Размышляла о том же и соперница Катеньки. Правда, двадцать лет спустя…
«В конце концов можно быть счастливой, оставшись в девушках, хотя я в это не верю. Нет ничего более печального, чем жизнь старой девы, которая должна безропотно покориться тому, чтобы любить чужих, не своих детей, и придумывать себе иные обязанности, нежели те, которые предписывает сама природа. Ты мне называешь многих старых дев, но проникал ли ты в их сердца, знаешь ли ты, через сколько горьких разочарований они прошли и так ли они счастливы, как кажется…»
Как сходны их суждения! И обе они, по счастью, избежали этой так страшившей их участи.
«Герострат» Николаевич Наумов
И всё-таки как странно – красавица, умница, Екатерина Ушакова долгие годы оставалась в старых девах. Что тому причиной? Не было равного Пушкину? Быть почти невестой гения и вдруг разом потерять его любовь…
«Говоря о Москве, нельзя умолчать о первой её красе – о девицах; искони ими она богата и славится, – записал в декабре 1836-го Алексей Вульф. – Одну из этих пресловутых (Екатерина Ушакова), знакомую мне понаслышке много уже лет по дружбе с Пушкиным, Александром. Этот тип московских девушек был со мною чрезвычайно любезен так, как будто бы мы уже знали друг друга с тех пор, как друг о друге слышали; обо мне, однако, слухи дошли до нее, вероятно, не так давно, как я об ней слыхал».

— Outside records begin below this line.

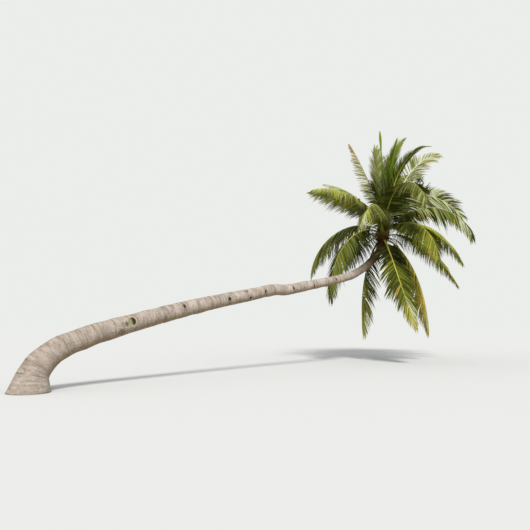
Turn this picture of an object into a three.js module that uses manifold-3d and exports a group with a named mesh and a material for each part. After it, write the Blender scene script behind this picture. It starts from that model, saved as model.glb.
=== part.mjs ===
// A coconut palm that leans far out over the ground and lifts its crown at the end.
// Millimetres, +Z up. The origin is the middle of the flat cut under the trunk, at ground level,
// and the trunk leans towards +X in the plane y = 0.
import * as THREE from 'three';
import { mergeVertices } from 'three/addons/utils/BufferGeometryUtils.js';
import Module from 'manifold-3d';

const wasm = await Module();
wasm.setup();

// The trunk: how far out, how high and how thick it is, from the ground to the foot of the crown.
const TRUNK = [
  { out: 0, height: 0, across: 980 },
  { out: 80, height: 380, across: 720 },
  { out: 500, height: 860, across: 590 },
  { out: 1300, height: 1200, across: 535 },
  { out: 3000, height: 1650, across: 470 },
  { out: 5150, height: 2130, across: 422 },
  { out: 7100, height: 2490, across: 380 },
  { out: 8000, height: 2660, across: 384 },
  { out: 8700, height: 2695, across: 365 },
  { out: 9500, height: 2835, across: 342 },
  { out: 11400, height: 3180, across: 306 },
  { out: 12500, height: 3440, across: 300 },
  { out: 13500, height: 3910, across: 296 },
  { out: 14170, height: 4370, across: 290 },
  { out: 14440, height: 4690, across: 290 },
  { out: 14550, height: 4900, across: 300 },
];
const TRUNK_SIDES = 21;
const TRUNK_RINGS = 52;
const FLARE_RINGS = 7; // rings between the first three of those places, where the trunk flares
const SEARCH_STEPS = 30; // halvings that find a place along the trunk

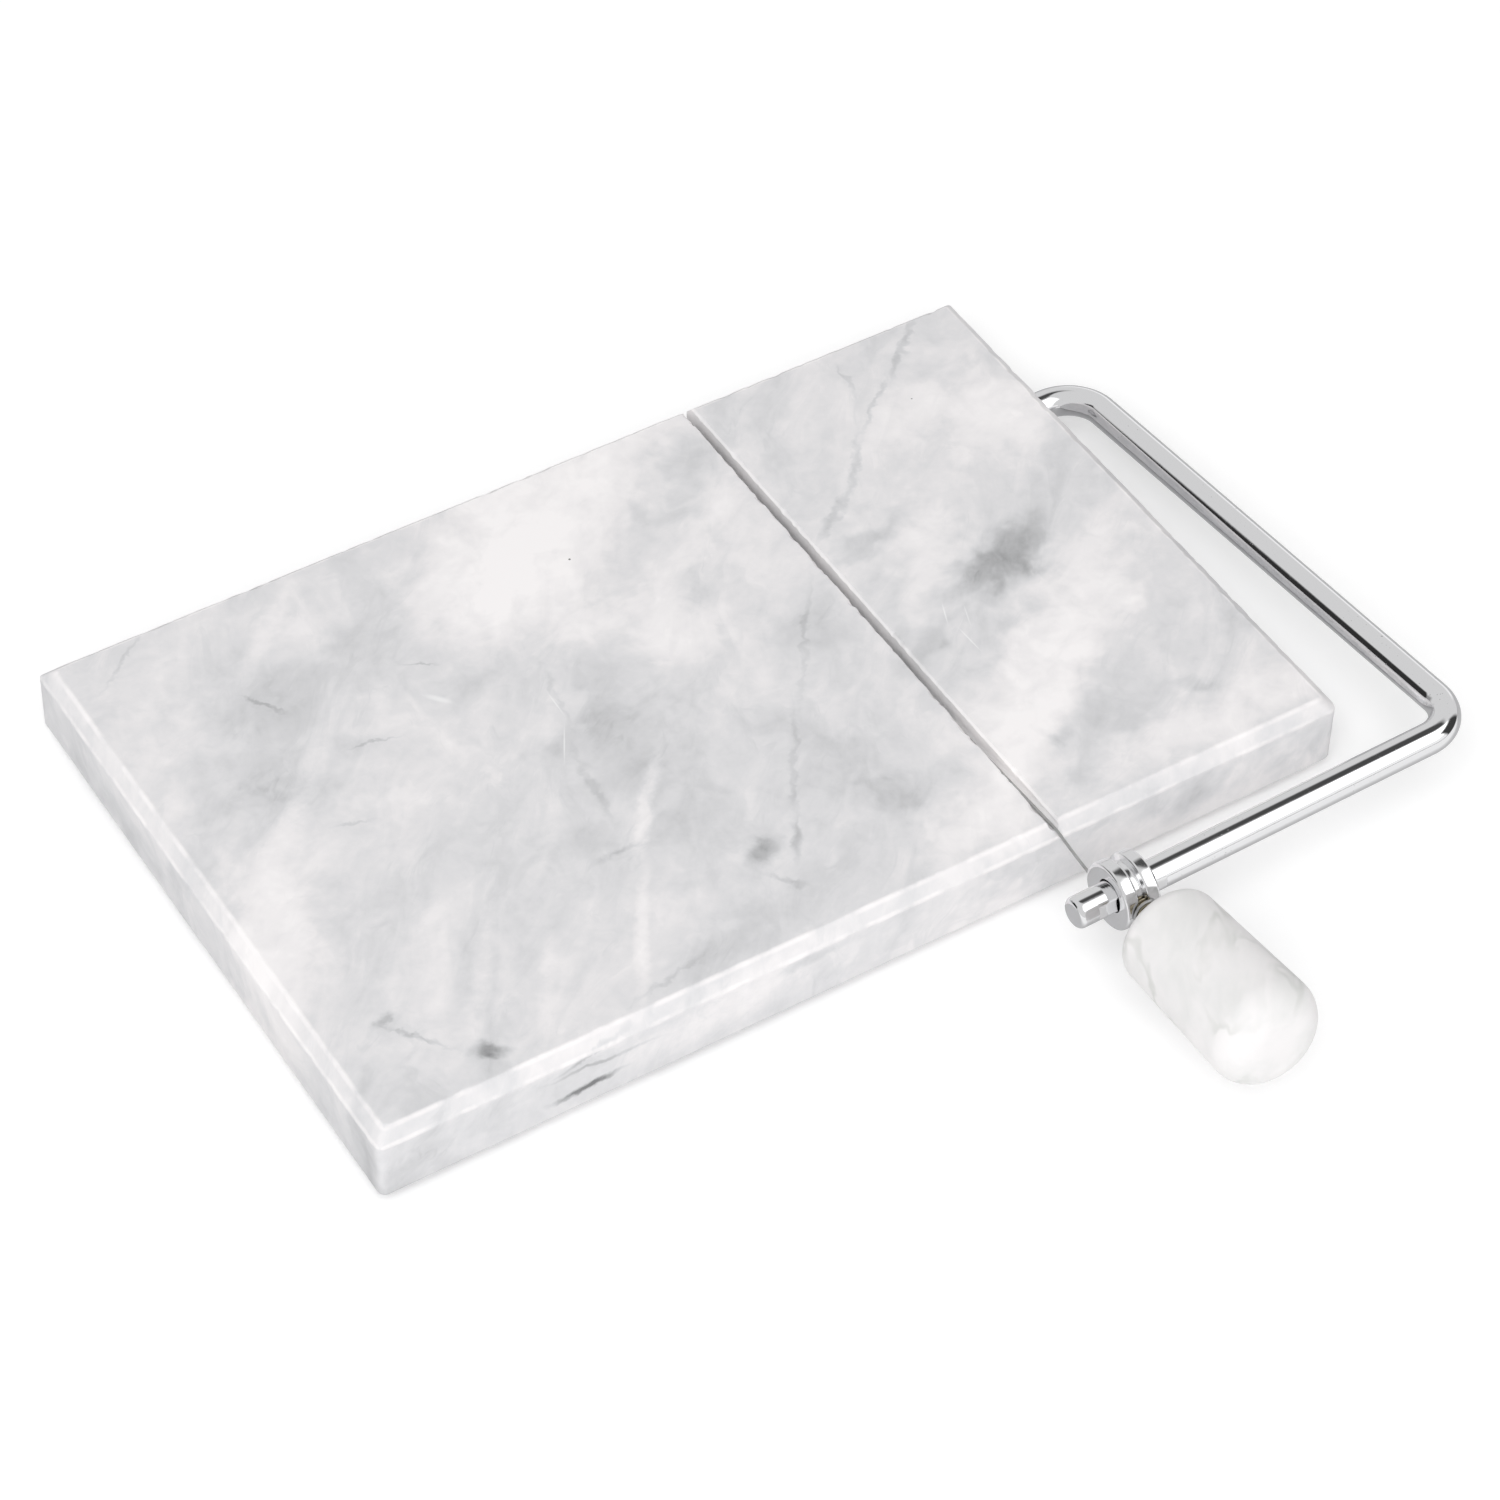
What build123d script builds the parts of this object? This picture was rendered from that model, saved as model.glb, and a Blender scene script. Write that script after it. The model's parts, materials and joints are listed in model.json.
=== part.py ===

По счастью, Екатерина избежала так страшившей её горькой участи. Вышла замуж поздно, после рокового 1837-го. Год свадьбы неизвестен – во всяком случае, ей было уже под тридцать. Классическая «перезревшая» невеста. Её суженым стал вдовец, прапорщик лейб-гвардии Измайловского полка, впоследствии коллежский советник Дмитрий Николаевич Наумов. Жених, а потом и супруг Екатерины Николаевны вошёл в историю пушкинистики своим «подвигом» Герострата. Именно он в первый год женитьбы (по другим сведениям – до свадьбы) потребовал уничтожить два девичьих альбома невесты с драгоценными рисунками и посвящениями поэта. Однажды в приступе ревности Наумов изломал и её золотой браслет с зелёной яшмой – подарок Пушкина (видимо, привезенный им из арзрумского похода – по золоту шла надпись на турецком). Екатерина Николаевна носила любимый ею браслет на левой руке, между локтем и плечом, там, где он был сокрыт пышным рукавом платья. (Из золота ревнивец-муж распорядился сделать лорнет, а яшму отдал тестю.) Будто вместе с былыми свидетельствами любви могла кануть в Лету и сама любовь…
Гораздо позже и сама Екатерина Николаевна почти повторила безумный поступок своего супруга. В преклонном возрасте, незадолго до кончины, велела дочери принести заветную шкатулку, где долгие годы хранила письма Пушкина (все же утаила их от супруга!), и сжечь их. И как ни умоляла её дочь оставить как память эти бесценные листки, она упрямо повторяла: «Мы любили друг друга горячо, это была наша сердечная тайна, пусть она и умрёт с нами».